Withdrawal Options Compared
TSP RMDs may be satisfied through various distribution types, including monthly, quarterly, or annual payments. IRAs often permit greater flexibility or conversion strategies. However, both types must adhere to IRS guidelines on minimum withdrawals.
What Are Common Exceptions to TSP RMD Rules?
Federal Statute Exemptions
Certain limited exceptions to TSP RMD rules derive from federal statutes. Federal law allows delay of RMDs only for those actively employed by a qualifying federal agency.
Special Circumstances
Special situations—such as errors, administrative delays, or waivers granted by the IRS under qualified hardship—may also provide relief.
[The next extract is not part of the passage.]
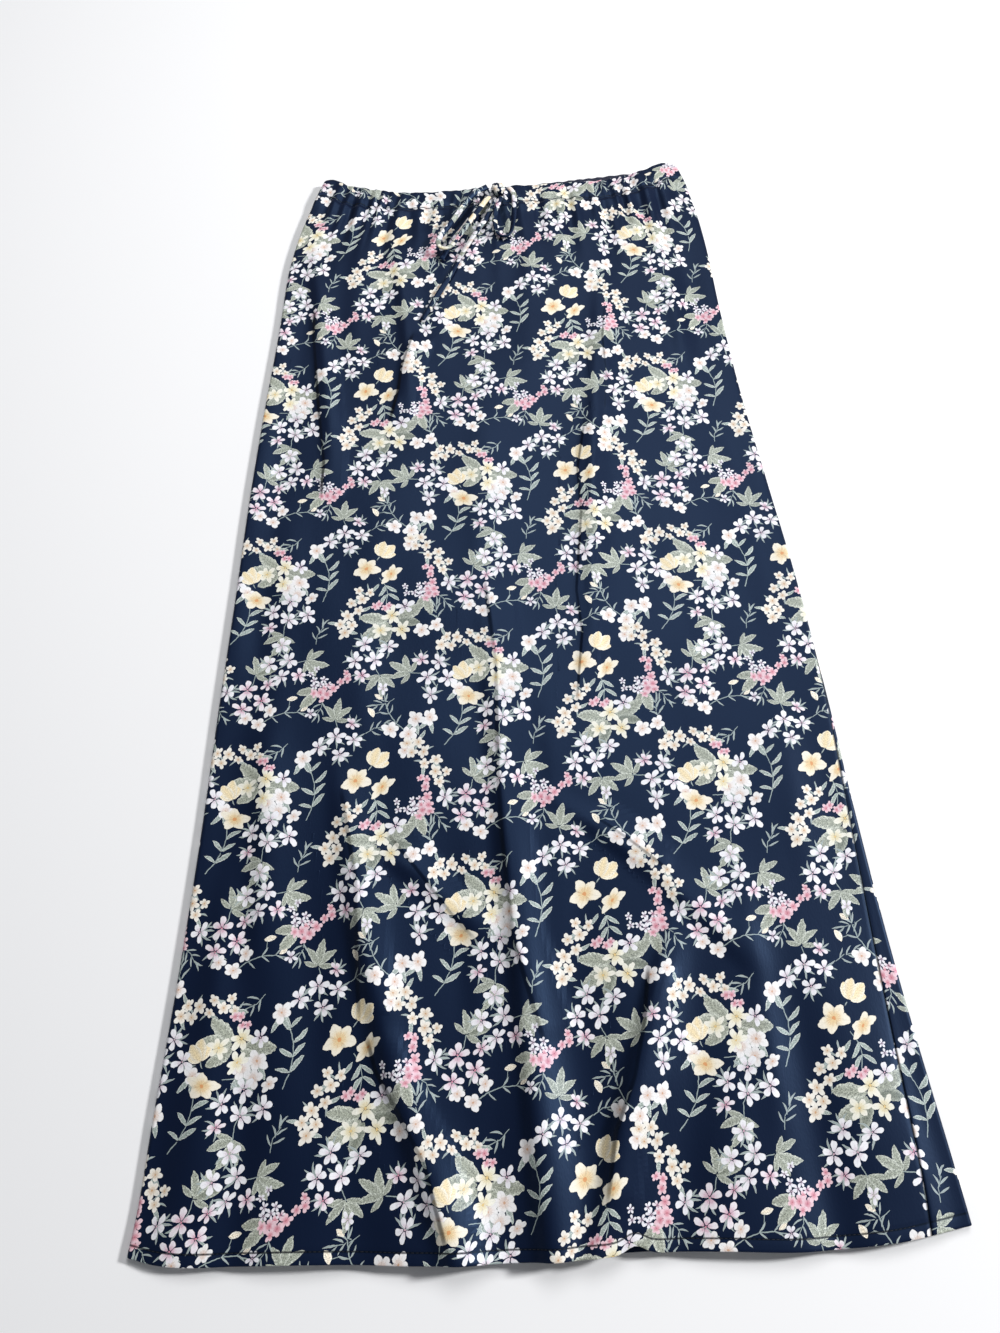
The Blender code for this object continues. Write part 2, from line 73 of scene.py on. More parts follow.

However, such exceptions are rare and should not be assumed to apply without clear statutory or regulatory basis.
FAQs About TSP RMD Age and Rules
Who Sets TSP RMD Requirements?
TSP RMD requirements are set by federal statutes, IRS regulations, and official guidance from the Thrift Savings Plan and the Office of Personnel Management (OPM). Policy changes are directed through Congress and regulatory agencies.
How Often Do the Rules Change?
TSP RMD rules may update when Congress passes relevant legislation or when federal regulatory agencies issue new interpretations. Major changes are infrequent but can be significant when enacted.
Where to Find Official Updates
The TSP website, Office of Personnel Management communications, and IRS bulletins provide authoritative updates on RMD rules. Federal employees and retirees are encouraged to consult these official sources for the most current requirements.